Starting at the line that contains "bpy.context.collection.objects.link(pad)", copy every line down to the line that contains "obj.parent = empty", inclusive, exactly as it stands. Omit all other lines.

▸ Dataset extract
■ ■ ■

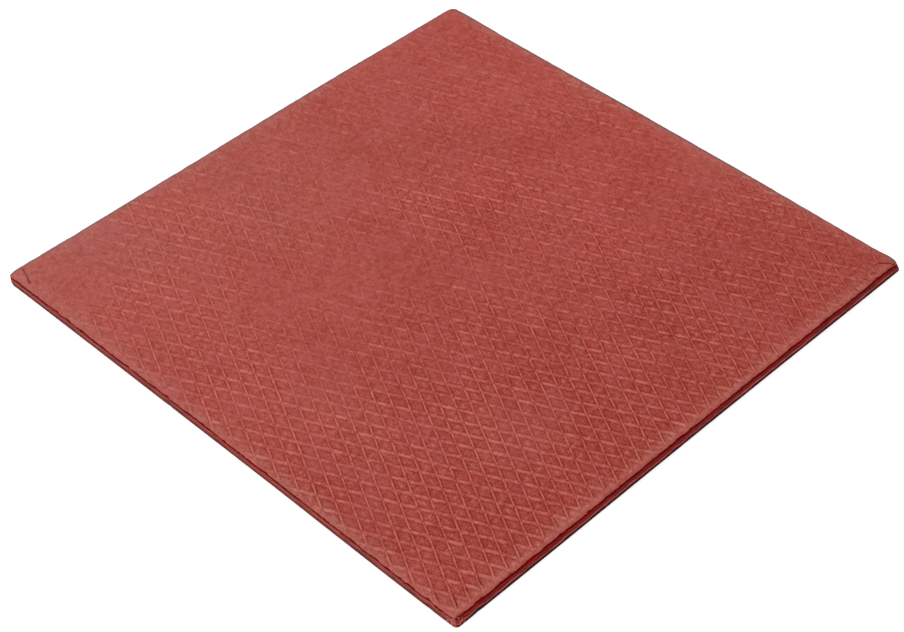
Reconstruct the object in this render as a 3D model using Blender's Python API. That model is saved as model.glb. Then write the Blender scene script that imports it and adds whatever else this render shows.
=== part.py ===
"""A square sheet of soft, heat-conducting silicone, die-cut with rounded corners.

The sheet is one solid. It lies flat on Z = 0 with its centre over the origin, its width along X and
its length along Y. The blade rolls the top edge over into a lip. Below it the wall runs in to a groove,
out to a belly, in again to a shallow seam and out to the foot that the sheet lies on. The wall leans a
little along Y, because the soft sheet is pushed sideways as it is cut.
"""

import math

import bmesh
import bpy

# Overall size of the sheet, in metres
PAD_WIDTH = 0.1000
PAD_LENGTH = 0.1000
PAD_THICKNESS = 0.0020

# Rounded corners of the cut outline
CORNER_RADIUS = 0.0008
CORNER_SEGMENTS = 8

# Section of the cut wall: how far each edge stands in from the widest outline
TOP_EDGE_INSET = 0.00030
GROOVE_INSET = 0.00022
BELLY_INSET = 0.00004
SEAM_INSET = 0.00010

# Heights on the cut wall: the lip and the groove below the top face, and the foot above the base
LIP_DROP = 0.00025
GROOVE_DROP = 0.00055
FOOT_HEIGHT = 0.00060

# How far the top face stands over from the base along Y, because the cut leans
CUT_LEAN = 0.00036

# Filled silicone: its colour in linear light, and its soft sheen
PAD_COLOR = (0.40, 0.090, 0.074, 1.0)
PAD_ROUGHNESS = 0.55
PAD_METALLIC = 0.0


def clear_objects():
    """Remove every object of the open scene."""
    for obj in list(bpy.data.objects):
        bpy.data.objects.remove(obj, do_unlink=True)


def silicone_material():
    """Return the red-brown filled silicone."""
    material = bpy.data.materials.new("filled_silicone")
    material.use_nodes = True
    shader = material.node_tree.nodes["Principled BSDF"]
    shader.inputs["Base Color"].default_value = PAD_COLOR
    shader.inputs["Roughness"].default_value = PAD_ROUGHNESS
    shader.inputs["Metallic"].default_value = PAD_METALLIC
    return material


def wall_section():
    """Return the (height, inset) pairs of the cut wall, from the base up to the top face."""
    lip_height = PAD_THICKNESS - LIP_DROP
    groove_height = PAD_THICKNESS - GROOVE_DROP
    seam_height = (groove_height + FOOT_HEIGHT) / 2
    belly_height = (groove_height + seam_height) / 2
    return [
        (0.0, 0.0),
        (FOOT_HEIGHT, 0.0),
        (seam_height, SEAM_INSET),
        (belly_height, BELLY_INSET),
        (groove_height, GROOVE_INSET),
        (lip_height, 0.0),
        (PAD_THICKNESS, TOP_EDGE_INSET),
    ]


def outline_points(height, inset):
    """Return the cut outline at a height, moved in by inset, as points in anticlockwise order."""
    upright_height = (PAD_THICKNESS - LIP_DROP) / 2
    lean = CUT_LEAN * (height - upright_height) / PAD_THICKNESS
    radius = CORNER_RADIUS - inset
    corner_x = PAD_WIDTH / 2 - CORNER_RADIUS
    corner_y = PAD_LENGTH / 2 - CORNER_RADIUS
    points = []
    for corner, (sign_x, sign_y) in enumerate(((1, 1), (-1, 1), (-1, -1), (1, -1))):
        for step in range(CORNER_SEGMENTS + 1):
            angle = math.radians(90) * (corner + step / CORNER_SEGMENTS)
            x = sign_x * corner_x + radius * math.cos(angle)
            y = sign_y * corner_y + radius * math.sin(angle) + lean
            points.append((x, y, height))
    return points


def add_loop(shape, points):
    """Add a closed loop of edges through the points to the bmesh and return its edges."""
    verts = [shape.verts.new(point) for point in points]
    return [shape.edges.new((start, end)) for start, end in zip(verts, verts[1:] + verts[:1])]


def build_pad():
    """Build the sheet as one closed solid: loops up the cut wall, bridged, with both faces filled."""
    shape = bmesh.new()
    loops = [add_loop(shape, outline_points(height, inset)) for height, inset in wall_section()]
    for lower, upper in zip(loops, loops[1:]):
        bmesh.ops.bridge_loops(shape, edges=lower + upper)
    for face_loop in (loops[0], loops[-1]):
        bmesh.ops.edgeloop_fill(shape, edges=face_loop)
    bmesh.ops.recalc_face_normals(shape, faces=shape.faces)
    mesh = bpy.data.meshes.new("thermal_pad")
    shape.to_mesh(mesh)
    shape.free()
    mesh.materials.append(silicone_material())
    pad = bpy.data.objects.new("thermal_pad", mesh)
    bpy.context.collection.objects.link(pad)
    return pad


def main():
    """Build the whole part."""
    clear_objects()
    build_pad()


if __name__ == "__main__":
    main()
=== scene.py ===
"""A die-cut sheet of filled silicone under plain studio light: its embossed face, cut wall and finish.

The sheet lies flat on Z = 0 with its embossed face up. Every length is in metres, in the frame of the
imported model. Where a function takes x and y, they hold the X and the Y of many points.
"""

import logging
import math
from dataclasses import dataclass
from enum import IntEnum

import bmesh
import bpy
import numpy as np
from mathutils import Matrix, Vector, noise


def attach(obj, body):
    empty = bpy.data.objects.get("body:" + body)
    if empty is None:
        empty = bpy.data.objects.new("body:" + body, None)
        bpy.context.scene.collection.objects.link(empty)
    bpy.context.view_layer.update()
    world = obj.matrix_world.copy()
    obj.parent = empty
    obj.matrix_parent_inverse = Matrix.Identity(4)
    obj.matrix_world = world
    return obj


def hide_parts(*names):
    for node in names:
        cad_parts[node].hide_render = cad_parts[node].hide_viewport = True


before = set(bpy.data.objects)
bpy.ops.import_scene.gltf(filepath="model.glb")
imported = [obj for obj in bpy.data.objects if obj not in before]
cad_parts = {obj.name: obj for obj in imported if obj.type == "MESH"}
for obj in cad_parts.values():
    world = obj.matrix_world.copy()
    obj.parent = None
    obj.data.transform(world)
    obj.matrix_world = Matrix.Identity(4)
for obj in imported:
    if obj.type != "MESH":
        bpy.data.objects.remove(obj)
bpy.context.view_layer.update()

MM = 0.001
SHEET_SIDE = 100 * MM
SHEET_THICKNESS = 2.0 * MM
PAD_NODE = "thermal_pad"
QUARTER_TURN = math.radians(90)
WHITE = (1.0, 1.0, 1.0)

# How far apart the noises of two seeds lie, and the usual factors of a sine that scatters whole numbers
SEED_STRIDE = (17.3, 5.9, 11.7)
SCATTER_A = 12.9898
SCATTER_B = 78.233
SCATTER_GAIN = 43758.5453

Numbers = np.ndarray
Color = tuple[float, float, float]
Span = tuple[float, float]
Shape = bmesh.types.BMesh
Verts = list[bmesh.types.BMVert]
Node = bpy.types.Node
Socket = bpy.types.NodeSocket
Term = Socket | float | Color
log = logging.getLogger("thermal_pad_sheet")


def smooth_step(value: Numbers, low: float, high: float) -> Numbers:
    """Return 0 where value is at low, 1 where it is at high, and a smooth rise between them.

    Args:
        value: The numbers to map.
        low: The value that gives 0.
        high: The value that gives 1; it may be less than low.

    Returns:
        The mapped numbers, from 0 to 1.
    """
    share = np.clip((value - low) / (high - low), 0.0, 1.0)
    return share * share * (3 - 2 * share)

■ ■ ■

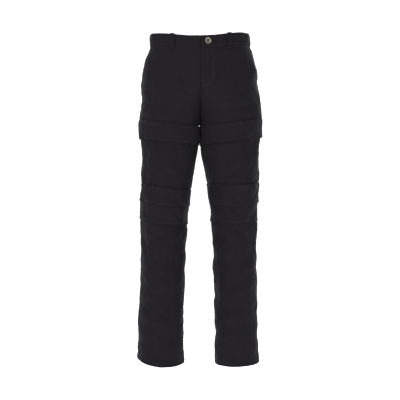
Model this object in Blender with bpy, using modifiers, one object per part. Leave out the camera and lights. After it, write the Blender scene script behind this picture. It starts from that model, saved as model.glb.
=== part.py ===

■ ■ ■

▸ The result
    bpy.context.collection.objects.link(pad)
    return pad


def main():
    """Build the whole part."""
    clear_objects()
    build_pad()


if __name__ == "__main__":
    main()
=== scene.py ===
"""A die-cut sheet of filled silicone under plain studio light: its embossed face, cut wall and finish.

The sheet lies flat on Z = 0 with its embossed face up. Every length is in metres, in the frame of the
imported model. Where a function takes x and y, they hold the X and the Y of many points.
"""

import logging
import math
from dataclasses import dataclass
from enum import IntEnum

import bmesh
import bpy
import numpy as np
from mathutils import Matrix, Vector, noise


def attach(obj, body):
    empty = bpy.data.objects.get("body:" + body)
    if empty is None:
        empty = bpy.data.objects.new("body:" + body, None)
        bpy.context.scene.collection.objects.link(empty)
    bpy.context.view_layer.update()
    world = obj.matrix_world.copy()
    obj.parent = empty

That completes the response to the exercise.